Written task:
Below are several records. Retype exactly those lines running from the one with "base_frame();" through the one with "in imported if", end lines included, and no others.

Record list:

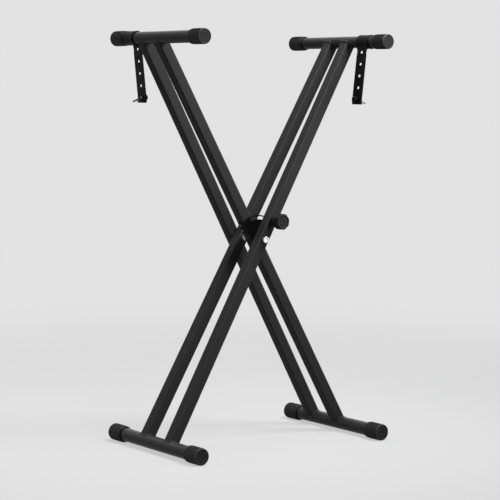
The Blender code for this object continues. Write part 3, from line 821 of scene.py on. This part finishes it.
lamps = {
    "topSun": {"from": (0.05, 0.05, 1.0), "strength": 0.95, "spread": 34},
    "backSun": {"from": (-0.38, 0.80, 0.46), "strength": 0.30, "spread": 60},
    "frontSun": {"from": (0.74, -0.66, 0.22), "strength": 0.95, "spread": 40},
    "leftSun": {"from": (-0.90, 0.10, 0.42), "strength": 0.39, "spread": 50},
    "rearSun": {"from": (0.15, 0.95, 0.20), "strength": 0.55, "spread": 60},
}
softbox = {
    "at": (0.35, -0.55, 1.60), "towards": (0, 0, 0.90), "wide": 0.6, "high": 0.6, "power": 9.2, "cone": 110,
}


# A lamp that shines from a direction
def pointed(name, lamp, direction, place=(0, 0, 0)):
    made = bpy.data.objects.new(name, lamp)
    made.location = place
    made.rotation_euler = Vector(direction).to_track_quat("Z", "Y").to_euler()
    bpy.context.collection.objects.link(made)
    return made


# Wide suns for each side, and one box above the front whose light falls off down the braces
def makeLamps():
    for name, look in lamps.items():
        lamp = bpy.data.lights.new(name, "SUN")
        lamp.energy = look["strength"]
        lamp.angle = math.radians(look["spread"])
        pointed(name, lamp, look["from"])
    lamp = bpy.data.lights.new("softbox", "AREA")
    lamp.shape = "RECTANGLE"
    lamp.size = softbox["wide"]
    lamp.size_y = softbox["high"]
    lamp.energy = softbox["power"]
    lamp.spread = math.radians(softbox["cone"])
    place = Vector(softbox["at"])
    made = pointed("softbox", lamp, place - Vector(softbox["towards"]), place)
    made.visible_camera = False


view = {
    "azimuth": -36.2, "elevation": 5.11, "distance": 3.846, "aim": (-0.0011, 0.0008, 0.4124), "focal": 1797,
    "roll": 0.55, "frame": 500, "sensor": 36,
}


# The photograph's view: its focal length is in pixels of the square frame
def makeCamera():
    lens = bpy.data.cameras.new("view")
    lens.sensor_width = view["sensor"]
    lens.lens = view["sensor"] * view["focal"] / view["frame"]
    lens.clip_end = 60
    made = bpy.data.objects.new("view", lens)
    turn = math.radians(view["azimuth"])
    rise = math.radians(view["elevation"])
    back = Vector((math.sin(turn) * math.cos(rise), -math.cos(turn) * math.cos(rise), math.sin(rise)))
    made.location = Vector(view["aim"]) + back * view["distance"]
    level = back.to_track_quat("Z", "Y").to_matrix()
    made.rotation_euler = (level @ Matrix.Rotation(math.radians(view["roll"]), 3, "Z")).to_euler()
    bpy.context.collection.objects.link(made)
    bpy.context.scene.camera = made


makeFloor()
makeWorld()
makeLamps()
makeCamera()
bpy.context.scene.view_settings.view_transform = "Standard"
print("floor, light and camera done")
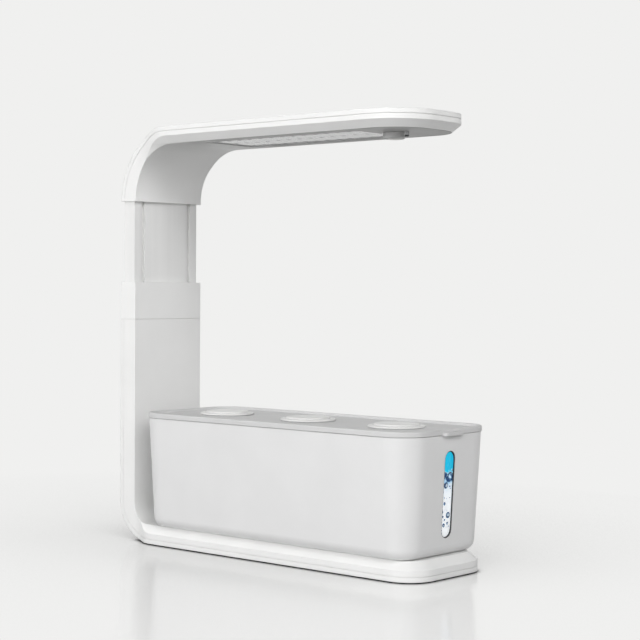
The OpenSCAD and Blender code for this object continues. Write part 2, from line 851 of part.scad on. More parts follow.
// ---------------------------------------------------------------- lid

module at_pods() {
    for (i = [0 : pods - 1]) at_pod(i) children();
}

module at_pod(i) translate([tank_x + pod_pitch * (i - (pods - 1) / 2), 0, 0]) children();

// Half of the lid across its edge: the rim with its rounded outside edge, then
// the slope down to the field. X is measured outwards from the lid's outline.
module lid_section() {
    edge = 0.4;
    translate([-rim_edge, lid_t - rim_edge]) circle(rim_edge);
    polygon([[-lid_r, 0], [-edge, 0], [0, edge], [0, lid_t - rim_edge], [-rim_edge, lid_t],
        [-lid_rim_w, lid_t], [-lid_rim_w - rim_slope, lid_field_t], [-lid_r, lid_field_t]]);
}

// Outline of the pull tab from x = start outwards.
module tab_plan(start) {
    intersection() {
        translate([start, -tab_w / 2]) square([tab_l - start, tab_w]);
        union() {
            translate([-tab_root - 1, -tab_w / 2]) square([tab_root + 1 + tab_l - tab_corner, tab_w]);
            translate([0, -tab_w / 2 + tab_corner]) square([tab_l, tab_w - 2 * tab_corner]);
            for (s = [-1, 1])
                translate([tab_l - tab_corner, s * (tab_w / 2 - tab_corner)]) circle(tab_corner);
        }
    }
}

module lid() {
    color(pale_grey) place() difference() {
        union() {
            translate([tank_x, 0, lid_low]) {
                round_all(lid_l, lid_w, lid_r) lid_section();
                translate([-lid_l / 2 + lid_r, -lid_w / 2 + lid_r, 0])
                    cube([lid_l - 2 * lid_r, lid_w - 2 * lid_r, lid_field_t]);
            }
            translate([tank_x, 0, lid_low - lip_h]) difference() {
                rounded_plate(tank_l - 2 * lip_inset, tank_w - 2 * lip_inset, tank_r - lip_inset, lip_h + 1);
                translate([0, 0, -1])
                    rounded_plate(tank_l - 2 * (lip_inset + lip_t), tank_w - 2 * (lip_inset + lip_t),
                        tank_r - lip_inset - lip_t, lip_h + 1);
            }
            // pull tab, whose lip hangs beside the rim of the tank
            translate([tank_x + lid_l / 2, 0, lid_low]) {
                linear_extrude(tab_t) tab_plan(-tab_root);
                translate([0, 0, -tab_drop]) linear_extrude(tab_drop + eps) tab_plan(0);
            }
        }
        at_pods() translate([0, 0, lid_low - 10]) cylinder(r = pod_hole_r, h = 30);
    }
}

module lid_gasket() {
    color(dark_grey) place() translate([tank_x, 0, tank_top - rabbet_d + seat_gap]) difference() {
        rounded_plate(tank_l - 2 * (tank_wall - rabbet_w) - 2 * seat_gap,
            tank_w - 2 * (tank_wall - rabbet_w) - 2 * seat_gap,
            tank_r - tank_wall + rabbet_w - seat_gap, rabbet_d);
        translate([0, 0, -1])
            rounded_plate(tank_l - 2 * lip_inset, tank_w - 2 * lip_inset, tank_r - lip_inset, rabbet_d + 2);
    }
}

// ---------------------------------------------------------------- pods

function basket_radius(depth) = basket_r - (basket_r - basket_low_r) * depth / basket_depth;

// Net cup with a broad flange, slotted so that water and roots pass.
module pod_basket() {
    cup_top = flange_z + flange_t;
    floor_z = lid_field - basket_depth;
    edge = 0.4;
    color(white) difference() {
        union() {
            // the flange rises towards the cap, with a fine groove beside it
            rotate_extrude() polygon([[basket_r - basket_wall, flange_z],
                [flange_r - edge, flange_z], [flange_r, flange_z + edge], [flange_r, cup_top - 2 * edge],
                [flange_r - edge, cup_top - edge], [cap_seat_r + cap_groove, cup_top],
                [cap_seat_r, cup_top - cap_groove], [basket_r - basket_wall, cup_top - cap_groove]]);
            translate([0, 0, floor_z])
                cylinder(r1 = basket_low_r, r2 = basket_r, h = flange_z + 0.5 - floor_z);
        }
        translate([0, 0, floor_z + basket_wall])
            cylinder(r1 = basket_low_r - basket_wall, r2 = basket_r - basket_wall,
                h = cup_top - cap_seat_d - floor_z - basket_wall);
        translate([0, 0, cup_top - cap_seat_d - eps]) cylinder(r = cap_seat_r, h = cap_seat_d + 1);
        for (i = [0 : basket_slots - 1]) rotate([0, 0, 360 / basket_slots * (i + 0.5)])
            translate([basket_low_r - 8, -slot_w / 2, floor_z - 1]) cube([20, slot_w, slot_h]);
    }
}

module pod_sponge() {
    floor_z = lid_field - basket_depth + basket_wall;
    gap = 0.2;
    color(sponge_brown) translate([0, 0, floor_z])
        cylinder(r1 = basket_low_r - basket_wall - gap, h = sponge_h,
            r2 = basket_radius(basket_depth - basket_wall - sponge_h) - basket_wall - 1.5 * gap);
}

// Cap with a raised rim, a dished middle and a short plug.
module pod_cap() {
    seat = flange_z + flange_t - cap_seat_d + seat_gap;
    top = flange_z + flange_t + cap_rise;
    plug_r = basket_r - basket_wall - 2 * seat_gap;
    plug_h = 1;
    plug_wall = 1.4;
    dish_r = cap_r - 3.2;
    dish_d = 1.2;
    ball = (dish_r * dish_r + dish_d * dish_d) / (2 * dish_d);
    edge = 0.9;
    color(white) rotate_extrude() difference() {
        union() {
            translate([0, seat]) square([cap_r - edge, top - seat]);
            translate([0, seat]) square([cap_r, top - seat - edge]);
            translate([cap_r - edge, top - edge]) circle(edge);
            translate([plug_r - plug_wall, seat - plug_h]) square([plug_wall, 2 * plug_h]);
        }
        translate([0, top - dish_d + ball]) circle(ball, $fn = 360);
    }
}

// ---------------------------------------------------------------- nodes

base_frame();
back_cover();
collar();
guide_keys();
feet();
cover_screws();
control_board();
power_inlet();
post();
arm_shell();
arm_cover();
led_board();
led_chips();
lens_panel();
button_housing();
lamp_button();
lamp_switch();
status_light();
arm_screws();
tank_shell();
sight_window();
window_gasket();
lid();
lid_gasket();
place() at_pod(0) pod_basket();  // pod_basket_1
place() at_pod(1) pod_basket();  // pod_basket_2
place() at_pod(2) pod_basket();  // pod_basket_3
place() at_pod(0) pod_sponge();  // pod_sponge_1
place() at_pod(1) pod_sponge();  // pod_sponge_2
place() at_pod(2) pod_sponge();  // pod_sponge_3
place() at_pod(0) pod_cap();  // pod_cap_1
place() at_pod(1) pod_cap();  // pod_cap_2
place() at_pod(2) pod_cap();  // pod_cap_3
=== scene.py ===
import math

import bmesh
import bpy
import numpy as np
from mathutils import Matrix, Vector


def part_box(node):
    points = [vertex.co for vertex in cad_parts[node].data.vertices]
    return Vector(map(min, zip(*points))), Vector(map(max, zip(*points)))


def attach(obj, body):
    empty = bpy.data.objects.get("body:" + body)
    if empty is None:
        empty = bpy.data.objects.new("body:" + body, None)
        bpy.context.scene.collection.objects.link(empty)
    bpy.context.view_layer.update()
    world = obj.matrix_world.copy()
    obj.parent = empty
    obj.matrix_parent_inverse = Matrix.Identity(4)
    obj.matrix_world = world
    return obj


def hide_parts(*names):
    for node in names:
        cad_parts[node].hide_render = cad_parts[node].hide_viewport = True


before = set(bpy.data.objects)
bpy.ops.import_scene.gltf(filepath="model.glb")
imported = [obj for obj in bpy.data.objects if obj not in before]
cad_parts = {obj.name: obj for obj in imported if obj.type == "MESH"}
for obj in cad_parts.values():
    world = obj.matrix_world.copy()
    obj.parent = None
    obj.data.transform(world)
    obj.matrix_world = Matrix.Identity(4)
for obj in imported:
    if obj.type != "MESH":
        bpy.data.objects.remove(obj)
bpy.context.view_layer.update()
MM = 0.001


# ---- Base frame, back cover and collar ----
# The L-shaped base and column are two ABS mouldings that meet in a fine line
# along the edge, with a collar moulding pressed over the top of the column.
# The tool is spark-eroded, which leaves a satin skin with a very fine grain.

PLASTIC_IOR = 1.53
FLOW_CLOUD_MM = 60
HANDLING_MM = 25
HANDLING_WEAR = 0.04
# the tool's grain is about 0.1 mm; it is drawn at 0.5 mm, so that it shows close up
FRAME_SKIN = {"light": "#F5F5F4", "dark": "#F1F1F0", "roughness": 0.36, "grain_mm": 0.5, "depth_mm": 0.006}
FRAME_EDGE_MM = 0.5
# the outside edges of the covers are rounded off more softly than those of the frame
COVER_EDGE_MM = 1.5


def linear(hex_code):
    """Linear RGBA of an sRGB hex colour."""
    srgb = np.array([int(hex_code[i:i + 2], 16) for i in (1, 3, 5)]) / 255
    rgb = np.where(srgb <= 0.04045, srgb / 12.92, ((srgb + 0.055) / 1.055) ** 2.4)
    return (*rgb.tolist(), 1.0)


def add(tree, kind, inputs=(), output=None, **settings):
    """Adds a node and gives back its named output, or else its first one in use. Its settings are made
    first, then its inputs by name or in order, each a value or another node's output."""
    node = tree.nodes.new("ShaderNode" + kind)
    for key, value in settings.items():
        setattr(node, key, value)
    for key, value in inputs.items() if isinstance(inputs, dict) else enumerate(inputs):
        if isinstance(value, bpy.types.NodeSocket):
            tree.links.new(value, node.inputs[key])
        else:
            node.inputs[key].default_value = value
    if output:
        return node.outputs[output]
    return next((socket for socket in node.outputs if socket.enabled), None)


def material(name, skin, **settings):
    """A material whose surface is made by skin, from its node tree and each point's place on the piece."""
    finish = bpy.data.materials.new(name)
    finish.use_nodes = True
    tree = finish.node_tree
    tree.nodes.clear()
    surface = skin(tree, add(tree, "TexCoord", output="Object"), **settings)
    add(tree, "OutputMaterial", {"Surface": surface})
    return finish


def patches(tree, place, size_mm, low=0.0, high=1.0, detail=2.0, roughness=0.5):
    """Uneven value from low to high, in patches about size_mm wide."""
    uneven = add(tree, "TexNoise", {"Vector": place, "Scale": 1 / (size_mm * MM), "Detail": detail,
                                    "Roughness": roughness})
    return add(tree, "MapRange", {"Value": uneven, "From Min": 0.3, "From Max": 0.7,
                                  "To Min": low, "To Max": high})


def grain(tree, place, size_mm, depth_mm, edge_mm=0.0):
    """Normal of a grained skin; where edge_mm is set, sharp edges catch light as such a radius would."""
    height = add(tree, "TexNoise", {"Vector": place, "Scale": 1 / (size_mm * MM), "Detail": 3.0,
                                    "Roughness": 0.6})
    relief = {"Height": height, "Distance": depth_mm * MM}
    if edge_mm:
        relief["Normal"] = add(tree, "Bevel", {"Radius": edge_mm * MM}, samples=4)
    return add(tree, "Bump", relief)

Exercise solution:
base_frame();
back_cover();
collar();
guide_keys();
feet();
cover_screws();
control_board();
power_inlet();
post();
arm_shell();
arm_cover();
led_board();
led_chips();
lens_panel();
button_housing();
lamp_button();
lamp_switch();
status_light();
arm_screws();
tank_shell();
sight_window();
window_gasket();
lid();
lid_gasket();
place() at_pod(0) pod_basket();  // pod_basket_1
place() at_pod(1) pod_basket();  // pod_basket_2
place() at_pod(2) pod_basket();  // pod_basket_3
place() at_pod(0) pod_sponge();  // pod_sponge_1
place() at_pod(1) pod_sponge();  // pod_sponge_2
place() at_pod(2) pod_sponge();  // pod_sponge_3
place() at_pod(0) pod_cap();  // pod_cap_1
place() at_pod(1) pod_cap();  // pod_cap_2
place() at_pod(2) pod_cap();  // pod_cap_3
=== scene.py ===
import math

import bmesh
import bpy
import numpy as np
from mathutils import Matrix, Vector


def part_box(node):
    points = [vertex.co for vertex in cad_parts[node].data.vertices]
    return Vector(map(min, zip(*points))), Vector(map(max, zip(*points)))


def attach(obj, body):
    empty = bpy.data.objects.get("body:" + body)
    if empty is None:
        empty = bpy.data.objects.new("body:" + body, None)
        bpy.context.scene.collection.objects.link(empty)
    bpy.context.view_layer.update()
    world = obj.matrix_world.copy()
    obj.parent = empty
    obj.matrix_parent_inverse = Matrix.Identity(4)
    obj.matrix_world = world
    return obj


def hide_parts(*names):
    for node in names:
        cad_parts[node].hide_render = cad_parts[node].hide_viewport = True


before = set(bpy.data.objects)
bpy.ops.import_scene.gltf(filepath="model.glb")
imported = [obj for obj in bpy.data.objects if obj not in before]
cad_parts = {obj.name: obj for obj in imported if obj.type == "MESH"}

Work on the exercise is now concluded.